▼

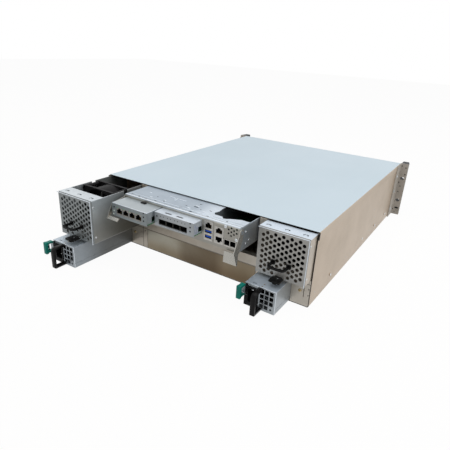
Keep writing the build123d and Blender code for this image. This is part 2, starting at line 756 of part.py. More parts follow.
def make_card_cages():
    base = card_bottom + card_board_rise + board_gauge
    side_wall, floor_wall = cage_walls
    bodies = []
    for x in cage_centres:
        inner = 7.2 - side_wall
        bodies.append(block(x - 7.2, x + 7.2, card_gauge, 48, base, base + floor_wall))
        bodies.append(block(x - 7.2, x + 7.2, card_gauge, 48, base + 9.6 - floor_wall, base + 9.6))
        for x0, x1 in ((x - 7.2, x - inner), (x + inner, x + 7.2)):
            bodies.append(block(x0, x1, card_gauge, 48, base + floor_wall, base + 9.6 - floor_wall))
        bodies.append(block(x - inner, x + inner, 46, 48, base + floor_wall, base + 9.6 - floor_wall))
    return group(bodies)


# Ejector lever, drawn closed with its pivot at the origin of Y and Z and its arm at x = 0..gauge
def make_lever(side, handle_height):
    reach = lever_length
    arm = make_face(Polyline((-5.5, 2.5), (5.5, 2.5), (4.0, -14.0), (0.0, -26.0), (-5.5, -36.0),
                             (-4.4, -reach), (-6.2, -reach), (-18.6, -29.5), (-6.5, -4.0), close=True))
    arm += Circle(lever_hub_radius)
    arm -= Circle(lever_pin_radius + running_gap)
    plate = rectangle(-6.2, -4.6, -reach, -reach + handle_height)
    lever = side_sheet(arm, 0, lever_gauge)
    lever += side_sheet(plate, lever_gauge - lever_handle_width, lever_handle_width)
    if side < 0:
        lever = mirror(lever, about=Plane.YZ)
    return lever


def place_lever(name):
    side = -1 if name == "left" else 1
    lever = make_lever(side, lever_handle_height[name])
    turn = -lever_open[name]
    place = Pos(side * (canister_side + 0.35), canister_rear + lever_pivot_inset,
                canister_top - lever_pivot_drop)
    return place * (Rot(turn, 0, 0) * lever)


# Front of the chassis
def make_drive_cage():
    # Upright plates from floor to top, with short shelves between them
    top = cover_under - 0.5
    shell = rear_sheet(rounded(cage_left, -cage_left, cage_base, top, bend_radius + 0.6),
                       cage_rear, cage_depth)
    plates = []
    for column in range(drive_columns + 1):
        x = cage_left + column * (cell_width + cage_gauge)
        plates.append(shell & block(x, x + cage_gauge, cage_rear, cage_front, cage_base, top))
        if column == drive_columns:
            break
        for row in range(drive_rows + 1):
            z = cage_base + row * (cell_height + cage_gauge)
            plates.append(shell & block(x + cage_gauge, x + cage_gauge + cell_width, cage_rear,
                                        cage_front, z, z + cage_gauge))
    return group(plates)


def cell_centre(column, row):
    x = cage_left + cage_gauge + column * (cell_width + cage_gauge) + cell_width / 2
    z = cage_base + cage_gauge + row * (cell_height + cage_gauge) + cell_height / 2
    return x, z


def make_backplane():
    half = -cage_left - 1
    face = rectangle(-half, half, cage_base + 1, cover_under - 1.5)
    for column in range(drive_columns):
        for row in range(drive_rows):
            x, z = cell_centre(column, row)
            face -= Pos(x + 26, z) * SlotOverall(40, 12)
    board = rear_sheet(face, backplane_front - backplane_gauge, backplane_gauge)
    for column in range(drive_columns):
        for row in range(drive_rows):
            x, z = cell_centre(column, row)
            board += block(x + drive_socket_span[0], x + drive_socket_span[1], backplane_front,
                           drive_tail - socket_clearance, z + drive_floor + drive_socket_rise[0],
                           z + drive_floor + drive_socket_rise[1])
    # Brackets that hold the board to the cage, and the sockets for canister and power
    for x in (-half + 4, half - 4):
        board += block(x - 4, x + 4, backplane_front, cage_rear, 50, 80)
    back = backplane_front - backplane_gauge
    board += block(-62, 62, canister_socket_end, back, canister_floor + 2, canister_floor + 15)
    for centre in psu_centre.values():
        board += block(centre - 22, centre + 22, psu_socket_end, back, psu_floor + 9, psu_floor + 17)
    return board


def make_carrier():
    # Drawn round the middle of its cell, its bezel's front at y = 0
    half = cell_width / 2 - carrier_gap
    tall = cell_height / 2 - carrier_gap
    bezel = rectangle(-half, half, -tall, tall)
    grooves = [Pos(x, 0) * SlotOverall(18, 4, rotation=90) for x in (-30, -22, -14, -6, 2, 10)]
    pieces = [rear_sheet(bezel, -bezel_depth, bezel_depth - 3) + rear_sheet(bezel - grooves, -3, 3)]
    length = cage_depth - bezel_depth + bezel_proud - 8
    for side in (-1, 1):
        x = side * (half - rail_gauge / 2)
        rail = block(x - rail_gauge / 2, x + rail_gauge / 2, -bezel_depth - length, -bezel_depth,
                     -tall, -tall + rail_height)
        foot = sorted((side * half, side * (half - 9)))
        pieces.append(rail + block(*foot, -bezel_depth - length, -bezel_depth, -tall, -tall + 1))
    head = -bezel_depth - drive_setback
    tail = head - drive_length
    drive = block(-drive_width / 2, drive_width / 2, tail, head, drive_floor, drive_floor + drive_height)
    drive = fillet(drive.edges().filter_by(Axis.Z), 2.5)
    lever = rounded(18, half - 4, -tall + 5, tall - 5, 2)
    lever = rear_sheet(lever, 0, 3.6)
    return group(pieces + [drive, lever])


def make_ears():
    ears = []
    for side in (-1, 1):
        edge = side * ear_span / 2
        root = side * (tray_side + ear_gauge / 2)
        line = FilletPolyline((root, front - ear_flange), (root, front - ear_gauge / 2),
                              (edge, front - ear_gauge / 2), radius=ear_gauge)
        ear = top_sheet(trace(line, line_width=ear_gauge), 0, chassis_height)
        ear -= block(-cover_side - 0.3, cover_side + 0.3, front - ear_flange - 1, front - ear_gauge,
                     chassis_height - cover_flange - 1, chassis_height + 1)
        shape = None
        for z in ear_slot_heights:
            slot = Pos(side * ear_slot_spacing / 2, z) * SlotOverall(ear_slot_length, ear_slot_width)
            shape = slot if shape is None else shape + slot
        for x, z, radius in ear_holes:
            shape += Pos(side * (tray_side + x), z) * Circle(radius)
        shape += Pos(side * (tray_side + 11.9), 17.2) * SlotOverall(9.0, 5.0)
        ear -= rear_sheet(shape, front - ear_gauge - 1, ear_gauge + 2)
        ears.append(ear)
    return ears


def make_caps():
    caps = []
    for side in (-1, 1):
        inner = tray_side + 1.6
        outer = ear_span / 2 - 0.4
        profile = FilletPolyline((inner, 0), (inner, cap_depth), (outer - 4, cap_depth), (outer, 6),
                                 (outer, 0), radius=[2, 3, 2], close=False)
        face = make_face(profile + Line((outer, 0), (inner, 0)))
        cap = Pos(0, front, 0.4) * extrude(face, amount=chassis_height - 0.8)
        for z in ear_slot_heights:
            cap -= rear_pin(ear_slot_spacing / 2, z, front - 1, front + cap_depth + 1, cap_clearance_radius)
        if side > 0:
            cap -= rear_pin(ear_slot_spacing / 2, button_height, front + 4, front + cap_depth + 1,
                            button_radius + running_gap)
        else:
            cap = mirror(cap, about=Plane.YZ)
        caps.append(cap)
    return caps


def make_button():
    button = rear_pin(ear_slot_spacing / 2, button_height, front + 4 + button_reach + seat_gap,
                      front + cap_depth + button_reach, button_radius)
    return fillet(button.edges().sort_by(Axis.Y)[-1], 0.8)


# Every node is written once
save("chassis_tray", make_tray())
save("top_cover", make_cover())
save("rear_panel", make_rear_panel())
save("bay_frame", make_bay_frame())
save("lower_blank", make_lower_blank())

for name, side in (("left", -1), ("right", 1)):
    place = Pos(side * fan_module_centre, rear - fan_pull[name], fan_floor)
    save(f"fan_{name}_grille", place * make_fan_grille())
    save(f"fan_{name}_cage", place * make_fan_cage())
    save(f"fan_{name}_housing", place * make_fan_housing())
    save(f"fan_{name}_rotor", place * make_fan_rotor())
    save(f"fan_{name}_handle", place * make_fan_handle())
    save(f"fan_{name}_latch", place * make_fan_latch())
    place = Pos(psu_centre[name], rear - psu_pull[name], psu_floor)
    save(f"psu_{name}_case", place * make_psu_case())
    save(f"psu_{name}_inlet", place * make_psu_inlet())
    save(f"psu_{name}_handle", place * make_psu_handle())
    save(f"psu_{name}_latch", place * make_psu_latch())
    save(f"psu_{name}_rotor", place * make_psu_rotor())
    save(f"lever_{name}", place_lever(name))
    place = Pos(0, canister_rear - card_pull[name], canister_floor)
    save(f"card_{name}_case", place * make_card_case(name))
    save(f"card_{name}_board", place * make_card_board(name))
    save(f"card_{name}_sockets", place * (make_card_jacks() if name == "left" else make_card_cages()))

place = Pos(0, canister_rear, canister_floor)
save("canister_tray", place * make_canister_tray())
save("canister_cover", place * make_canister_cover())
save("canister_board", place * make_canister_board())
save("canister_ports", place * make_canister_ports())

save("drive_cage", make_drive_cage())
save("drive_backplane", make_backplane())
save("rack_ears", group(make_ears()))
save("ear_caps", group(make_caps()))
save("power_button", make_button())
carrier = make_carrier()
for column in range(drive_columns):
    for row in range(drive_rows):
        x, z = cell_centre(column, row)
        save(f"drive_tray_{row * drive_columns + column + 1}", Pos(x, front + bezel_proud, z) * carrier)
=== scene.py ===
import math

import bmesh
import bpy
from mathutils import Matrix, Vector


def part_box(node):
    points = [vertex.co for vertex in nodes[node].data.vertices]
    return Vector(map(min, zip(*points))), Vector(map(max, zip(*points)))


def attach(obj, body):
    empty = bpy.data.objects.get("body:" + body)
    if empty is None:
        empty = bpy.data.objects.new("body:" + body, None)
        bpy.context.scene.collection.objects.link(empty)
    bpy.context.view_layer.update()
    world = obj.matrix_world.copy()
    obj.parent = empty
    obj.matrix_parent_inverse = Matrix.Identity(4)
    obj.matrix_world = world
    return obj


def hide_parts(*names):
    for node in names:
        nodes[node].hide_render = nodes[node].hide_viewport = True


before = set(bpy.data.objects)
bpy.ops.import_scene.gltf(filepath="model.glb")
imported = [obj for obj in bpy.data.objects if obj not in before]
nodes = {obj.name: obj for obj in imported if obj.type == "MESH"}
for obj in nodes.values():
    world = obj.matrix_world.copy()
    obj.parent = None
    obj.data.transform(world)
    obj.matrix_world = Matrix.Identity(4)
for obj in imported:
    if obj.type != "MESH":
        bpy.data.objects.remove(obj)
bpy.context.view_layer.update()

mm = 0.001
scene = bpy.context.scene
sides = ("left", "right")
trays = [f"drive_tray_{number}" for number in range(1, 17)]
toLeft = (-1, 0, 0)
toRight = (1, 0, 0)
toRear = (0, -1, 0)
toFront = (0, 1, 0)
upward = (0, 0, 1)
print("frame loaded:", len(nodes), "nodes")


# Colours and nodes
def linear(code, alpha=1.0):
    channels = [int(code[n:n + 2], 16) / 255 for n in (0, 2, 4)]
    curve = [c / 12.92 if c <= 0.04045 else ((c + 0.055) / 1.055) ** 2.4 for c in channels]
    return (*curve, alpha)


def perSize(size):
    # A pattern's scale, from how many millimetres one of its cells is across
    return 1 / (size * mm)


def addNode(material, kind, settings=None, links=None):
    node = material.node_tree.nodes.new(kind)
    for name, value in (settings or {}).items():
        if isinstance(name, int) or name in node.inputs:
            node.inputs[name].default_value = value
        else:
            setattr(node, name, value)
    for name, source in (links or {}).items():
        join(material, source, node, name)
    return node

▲

**Task description**
Repeat, exactly and only, the lines from the beginning of the material through the line that contains "return place * (Rot(turn, 0, 0) * lever)".

**Solution**
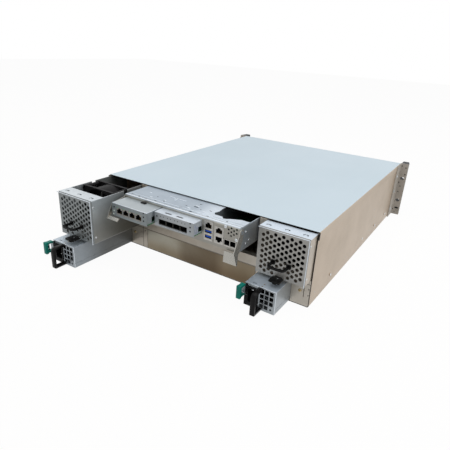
Keep writing the build123d and Blender code for this image. This is part 2, starting at line 756 of part.py. More parts follow.
def make_card_cages():
    base = card_bottom + card_board_rise + board_gauge
    side_wall, floor_wall = cage_walls
    bodies = []
    for x in cage_centres:
        inner = 7.2 - side_wall
        bodies.append(block(x - 7.2, x + 7.2, card_gauge, 48, base, base + floor_wall))
        bodies.append(block(x - 7.2, x + 7.2, card_gauge, 48, base + 9.6 - floor_wall, base + 9.6))
        for x0, x1 in ((x - 7.2, x - inner), (x + inner, x + 7.2)):
            bodies.append(block(x0, x1, card_gauge, 48, base + floor_wall, base + 9.6 - floor_wall))
        bodies.append(block(x - inner, x + inner, 46, 48, base + floor_wall, base + 9.6 - floor_wall))
    return group(bodies)


# Ejector lever, drawn closed with its pivot at the origin of Y and Z and its arm at x = 0..gauge
def make_lever(side, handle_height):
    reach = lever_length
    arm = make_face(Polyline((-5.5, 2.5), (5.5, 2.5), (4.0, -14.0), (0.0, -26.0), (-5.5, -36.0),
                             (-4.4, -reach), (-6.2, -reach), (-18.6, -29.5), (-6.5, -4.0), close=True))
    arm += Circle(lever_hub_radius)
    arm -= Circle(lever_pin_radius + running_gap)
    plate = rectangle(-6.2, -4.6, -reach, -reach + handle_height)
    lever = side_sheet(arm, 0, lever_gauge)
    lever += side_sheet(plate, lever_gauge - lever_handle_width, lever_handle_width)
    if side < 0:
        lever = mirror(lever, about=Plane.YZ)
    return lever


def place_lever(name):
    side = -1 if name == "left" else 1
    lever = make_lever(side, lever_handle_height[name])
    turn = -lever_open[name]
    place = Pos(side * (canister_side + 0.35), canister_rear + lever_pivot_inset,
                canister_top - lever_pivot_drop)
    return place * (Rot(turn, 0, 0) * lever)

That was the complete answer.